Object modeling scripts
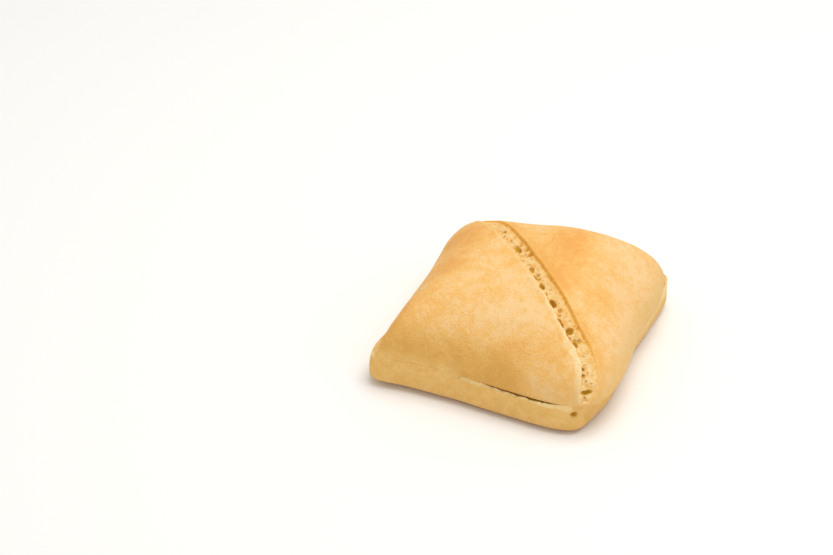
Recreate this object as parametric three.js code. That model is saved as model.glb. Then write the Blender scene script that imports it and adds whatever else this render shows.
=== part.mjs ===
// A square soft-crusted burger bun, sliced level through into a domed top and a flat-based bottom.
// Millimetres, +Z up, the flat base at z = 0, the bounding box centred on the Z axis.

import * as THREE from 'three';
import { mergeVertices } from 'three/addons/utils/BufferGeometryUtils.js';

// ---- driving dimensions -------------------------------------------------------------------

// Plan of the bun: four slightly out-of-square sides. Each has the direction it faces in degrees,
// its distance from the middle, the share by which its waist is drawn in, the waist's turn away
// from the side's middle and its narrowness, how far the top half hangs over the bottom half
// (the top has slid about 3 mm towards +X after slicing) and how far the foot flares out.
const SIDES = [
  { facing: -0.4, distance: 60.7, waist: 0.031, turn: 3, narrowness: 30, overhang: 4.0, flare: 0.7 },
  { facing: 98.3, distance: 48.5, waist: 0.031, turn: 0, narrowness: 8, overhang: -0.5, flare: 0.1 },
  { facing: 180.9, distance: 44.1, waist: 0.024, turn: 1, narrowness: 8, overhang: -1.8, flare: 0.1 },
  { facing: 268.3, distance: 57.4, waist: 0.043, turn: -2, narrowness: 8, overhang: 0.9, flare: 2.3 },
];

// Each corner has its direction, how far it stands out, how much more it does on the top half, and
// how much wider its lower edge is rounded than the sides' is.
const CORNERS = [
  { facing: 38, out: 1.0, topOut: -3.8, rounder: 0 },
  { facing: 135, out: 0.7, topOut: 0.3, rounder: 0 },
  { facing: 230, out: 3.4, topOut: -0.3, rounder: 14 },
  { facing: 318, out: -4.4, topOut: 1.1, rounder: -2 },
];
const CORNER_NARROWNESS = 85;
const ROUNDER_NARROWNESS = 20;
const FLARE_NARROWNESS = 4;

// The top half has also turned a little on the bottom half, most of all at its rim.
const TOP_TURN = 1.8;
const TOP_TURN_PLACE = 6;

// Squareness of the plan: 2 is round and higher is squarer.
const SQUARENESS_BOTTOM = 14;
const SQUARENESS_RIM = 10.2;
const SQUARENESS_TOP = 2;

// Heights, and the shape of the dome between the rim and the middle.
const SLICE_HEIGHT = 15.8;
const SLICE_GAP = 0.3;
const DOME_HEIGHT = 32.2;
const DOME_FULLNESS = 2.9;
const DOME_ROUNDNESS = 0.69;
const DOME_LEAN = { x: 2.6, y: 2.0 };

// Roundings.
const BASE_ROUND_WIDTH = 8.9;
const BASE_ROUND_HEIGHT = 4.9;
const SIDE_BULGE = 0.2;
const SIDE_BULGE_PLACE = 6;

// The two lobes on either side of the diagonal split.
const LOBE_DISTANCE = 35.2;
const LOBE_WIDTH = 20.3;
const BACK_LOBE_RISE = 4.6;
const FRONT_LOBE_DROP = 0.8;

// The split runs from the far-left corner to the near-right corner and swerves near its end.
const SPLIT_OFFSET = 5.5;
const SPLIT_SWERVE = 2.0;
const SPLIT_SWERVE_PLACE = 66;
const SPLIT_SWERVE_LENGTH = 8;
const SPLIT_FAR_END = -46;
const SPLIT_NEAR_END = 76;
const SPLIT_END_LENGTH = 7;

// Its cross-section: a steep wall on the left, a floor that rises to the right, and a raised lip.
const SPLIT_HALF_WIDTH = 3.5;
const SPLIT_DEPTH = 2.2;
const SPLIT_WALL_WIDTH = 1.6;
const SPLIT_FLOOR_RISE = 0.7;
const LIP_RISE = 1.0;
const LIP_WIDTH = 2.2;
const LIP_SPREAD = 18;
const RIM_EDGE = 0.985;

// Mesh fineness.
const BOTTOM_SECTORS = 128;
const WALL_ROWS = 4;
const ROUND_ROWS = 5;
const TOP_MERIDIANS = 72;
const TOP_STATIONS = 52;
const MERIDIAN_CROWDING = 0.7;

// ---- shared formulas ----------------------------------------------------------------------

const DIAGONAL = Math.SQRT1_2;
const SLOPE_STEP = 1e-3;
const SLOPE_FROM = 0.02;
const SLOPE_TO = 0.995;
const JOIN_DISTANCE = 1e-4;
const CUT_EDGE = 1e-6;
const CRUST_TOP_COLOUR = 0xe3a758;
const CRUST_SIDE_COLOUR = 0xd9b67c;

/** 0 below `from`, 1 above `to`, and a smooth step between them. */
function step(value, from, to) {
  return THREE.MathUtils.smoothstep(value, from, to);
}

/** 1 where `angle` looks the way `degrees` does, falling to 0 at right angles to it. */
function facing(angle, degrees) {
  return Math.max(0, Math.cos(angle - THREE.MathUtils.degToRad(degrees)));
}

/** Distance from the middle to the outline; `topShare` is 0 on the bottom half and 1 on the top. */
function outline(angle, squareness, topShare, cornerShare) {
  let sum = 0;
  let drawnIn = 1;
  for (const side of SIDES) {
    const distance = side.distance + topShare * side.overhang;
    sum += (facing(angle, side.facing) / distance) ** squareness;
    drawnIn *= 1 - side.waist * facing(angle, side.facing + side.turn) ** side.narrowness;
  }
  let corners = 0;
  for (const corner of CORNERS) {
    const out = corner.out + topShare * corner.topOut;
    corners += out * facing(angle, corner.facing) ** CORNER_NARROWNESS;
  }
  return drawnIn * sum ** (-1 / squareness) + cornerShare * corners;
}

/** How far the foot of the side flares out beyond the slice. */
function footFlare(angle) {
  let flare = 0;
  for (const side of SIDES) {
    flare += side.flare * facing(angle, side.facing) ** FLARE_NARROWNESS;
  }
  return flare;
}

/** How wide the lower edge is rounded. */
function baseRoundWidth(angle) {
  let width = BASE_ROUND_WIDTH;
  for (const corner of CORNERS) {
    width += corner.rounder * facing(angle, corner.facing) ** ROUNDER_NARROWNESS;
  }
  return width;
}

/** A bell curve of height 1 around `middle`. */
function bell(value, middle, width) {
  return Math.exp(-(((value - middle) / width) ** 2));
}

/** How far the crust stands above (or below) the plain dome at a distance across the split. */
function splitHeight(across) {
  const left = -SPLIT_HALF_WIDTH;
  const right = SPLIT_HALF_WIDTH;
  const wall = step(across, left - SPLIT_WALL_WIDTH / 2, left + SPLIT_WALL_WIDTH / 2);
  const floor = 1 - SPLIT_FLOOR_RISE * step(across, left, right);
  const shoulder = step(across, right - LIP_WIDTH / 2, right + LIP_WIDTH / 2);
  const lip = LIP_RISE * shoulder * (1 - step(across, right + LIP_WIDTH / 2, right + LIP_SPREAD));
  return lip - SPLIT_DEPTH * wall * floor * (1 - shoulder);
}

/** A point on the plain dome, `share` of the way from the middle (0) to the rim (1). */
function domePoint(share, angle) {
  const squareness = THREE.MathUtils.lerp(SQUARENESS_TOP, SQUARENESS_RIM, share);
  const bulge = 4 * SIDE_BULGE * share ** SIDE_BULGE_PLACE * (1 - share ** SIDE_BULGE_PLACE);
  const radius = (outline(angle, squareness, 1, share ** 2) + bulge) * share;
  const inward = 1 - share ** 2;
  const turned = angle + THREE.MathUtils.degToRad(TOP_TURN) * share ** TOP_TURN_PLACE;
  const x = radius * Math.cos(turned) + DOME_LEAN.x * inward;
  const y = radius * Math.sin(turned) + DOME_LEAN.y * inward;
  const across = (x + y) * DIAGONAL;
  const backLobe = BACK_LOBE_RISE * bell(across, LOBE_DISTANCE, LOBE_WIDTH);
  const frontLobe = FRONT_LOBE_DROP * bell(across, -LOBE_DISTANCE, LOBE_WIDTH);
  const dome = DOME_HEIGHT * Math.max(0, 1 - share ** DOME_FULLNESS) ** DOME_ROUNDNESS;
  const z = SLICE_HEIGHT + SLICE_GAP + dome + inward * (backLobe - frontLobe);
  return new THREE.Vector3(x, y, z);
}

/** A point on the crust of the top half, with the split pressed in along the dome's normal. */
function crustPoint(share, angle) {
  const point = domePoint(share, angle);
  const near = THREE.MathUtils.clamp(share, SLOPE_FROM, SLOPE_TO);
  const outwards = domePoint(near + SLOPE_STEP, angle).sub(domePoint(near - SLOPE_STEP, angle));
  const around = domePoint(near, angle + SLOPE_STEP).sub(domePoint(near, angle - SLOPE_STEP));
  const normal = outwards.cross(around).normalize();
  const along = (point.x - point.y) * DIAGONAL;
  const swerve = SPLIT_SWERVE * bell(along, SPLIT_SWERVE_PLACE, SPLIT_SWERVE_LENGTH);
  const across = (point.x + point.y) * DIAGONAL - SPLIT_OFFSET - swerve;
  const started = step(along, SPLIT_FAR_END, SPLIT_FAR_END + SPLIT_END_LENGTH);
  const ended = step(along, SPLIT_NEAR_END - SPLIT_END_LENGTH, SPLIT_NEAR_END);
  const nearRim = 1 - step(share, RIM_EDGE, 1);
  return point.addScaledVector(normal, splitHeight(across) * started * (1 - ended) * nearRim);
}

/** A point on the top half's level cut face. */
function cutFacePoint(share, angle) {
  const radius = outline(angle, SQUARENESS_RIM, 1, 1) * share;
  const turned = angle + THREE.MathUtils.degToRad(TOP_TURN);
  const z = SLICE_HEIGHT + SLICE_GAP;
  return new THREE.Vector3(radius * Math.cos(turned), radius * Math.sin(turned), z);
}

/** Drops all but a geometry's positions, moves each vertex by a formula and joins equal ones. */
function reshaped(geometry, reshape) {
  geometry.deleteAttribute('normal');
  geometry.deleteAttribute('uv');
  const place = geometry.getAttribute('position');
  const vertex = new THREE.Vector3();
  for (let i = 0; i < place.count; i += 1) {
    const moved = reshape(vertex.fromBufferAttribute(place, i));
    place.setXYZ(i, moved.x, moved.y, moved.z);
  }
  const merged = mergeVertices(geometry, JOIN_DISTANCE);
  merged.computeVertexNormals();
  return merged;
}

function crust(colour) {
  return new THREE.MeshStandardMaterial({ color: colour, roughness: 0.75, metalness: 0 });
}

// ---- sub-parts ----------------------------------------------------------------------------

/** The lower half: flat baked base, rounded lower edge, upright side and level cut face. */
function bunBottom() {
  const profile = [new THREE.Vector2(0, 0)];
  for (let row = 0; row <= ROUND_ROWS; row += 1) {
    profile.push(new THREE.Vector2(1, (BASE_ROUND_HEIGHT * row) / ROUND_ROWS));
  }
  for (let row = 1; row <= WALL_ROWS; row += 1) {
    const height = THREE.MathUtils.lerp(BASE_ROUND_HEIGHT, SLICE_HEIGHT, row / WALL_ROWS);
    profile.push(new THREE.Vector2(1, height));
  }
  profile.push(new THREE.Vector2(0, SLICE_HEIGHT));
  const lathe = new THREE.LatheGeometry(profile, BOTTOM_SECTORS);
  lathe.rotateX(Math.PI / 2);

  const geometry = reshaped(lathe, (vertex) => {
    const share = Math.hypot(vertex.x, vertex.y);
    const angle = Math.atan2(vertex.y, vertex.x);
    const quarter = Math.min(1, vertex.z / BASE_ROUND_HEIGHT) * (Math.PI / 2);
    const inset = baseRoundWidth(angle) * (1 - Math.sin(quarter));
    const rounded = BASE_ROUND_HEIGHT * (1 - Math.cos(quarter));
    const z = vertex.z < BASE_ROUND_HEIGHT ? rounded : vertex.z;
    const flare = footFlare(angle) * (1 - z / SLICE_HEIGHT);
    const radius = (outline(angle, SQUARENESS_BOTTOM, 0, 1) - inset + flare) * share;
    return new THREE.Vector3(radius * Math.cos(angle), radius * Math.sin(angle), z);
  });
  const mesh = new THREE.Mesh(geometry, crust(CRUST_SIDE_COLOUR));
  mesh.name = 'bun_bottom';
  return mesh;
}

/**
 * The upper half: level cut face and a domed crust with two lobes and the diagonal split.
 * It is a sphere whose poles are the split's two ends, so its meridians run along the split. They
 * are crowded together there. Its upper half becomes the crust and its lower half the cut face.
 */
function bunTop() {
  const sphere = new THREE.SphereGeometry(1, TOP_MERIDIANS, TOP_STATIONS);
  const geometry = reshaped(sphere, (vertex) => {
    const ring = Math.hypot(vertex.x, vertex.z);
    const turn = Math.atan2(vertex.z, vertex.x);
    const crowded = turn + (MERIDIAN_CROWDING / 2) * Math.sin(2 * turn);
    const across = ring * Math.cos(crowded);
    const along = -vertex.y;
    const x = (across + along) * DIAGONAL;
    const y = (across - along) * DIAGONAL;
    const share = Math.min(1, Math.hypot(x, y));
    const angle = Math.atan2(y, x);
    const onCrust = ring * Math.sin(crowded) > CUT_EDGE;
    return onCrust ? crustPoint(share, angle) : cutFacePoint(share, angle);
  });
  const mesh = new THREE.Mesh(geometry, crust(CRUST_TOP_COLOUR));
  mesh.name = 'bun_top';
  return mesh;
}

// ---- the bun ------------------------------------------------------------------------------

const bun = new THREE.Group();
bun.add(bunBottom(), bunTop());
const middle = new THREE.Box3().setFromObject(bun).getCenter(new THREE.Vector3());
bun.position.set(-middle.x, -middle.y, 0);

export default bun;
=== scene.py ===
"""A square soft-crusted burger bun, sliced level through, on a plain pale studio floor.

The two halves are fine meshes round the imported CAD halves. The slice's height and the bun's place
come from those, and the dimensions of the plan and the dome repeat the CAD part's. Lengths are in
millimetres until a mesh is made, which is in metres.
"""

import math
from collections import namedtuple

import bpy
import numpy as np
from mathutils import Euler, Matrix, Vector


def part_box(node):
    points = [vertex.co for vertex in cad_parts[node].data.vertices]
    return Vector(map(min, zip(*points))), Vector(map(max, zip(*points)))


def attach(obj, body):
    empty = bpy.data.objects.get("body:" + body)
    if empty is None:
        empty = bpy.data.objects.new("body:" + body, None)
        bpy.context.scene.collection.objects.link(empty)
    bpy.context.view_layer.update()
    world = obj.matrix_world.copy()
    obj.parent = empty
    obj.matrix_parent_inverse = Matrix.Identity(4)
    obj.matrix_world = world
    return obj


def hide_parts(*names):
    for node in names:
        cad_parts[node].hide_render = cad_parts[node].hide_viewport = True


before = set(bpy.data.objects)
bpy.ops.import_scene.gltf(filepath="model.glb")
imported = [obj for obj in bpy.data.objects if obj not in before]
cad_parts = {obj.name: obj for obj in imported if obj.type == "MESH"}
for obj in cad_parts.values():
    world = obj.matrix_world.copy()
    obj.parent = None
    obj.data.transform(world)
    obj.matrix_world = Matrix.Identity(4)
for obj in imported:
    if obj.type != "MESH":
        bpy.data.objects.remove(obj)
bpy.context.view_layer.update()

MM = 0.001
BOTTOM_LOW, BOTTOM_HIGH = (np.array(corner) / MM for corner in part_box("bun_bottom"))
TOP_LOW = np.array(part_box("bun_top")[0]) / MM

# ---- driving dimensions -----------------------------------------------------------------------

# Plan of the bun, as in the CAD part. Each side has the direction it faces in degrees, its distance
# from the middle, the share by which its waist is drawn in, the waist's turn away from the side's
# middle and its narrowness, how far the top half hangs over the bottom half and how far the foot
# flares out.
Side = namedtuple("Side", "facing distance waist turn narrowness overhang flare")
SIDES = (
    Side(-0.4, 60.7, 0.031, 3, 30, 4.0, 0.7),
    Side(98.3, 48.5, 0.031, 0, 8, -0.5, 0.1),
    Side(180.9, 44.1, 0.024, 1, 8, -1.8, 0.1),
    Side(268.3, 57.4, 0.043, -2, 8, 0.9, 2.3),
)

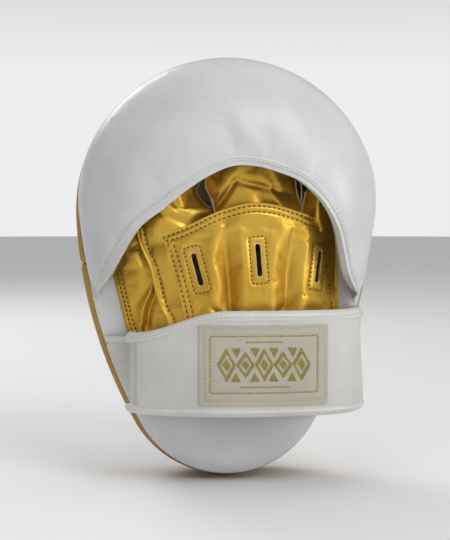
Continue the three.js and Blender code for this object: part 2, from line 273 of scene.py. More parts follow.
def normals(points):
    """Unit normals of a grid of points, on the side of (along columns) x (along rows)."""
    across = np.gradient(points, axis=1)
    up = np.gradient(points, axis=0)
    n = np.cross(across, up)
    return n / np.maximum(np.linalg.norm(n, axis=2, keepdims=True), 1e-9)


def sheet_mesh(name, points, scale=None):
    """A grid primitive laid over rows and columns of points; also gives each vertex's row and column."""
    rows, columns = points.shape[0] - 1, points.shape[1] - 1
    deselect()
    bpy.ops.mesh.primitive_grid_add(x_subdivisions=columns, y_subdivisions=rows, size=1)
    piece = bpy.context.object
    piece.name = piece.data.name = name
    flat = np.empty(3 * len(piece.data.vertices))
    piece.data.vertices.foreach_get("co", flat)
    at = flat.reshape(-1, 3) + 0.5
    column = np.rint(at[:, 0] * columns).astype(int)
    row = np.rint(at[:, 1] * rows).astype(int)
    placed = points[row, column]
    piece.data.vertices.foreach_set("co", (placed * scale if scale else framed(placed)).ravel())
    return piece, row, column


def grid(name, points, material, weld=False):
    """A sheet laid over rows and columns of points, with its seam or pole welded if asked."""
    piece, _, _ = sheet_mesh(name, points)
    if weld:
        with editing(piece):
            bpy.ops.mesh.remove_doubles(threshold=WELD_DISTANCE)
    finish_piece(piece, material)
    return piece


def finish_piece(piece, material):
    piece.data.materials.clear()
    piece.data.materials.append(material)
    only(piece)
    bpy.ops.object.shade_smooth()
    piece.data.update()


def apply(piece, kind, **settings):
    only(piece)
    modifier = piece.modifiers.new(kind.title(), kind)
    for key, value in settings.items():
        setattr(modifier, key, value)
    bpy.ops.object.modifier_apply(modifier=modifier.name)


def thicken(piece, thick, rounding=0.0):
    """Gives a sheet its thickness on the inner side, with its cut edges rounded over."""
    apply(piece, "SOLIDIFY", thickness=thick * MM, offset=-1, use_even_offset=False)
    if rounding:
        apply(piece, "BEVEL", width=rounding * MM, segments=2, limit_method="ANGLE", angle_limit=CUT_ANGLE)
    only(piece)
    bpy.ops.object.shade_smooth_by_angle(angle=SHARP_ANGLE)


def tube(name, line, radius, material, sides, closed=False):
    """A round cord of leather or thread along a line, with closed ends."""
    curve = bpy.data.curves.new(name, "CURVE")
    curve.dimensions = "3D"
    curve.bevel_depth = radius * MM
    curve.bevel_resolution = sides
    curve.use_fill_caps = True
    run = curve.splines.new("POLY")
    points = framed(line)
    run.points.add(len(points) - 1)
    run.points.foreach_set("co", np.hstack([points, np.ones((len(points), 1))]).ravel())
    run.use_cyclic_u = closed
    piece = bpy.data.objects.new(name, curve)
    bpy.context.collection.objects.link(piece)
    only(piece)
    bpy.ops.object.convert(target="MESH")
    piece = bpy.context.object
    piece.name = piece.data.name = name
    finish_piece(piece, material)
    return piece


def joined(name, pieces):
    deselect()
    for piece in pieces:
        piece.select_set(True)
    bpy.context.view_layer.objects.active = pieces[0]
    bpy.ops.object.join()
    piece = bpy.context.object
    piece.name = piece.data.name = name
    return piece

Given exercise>
Look through the entries above and quote exactly the lines from the line with "---- the bun" to the line with "from mathutils import Euler, Matrix, Vector", counting both of those lines.

Solved exercise>
// ---- the bun ------------------------------------------------------------------------------

const bun = new THREE.Group();
bun.add(bunBottom(), bunTop());
const middle = new THREE.Box3().setFromObject(bun).getCenter(new THREE.Vector3());
bun.position.set(-middle.x, -middle.y, 0);

export default bun;
=== scene.py ===
"""A square soft-crusted burger bun, sliced level through, on a plain pale studio floor.

The two halves are fine meshes round the imported CAD halves. The slice's height and the bun's place
come from those, and the dimensions of the plan and the dome repeat the CAD part's. Lengths are in
millimetres until a mesh is made, which is in metres.
"""

import math
from collections import namedtuple

import bpy
import numpy as np
from mathutils import Euler, Matrix, Vector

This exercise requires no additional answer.